ZACHARY A. IVES, Judge

WE CONCUR:

J. MILES HANISEE, Chief Judge

KRISTINA BOGARDUS, Judge



[1]The statute was amended in 2016, but the relevant portion (Subsection (D)(3)) did not change.

[2]On appeal, Defendant also argues that the district court’s failure to give a general intent instruction for the open container conviction was reversible error.
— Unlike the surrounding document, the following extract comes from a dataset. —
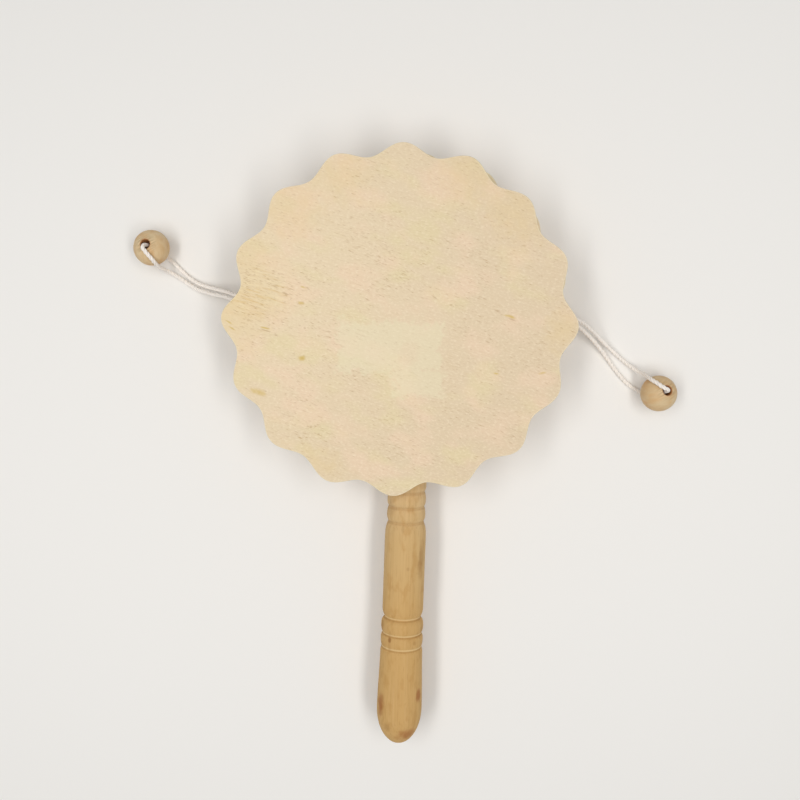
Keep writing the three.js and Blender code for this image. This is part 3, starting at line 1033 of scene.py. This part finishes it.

Because we reverse the open container conviction for fundamental error in a different jury instruction, we do not reach this issue.

[3]In the hope of preventing use of the given instruction in future cases, we note that it diverged from the uniform instruction for careless driving, UJI 14-4505 NMRA, by permitting the jury to convict Defendant on the alternative ground that he “failed to give his full time and entire attention to the operation of the vehicle[.]” Although Subsection (A) of the careless driving statute, § 66-8-114, does provide that “[a]ny person operating a vehicle on the highway shall give his full time and entire attention to the operation of the vehicle[,]” we have previously “decline[d] to read [that subsection] as proscribing [a] different kind[] of conduct[,]” State v. Brennan, 1998-NMCA-176, ¶ 6, 126 N.M. 389, 970 P.2d 161, than that proscribed by Subsection (B), which prohibits “operat[ing] a vehicle in a careless, inattentive or imprudent manner, without due regard for the . . . attendant circumstances.”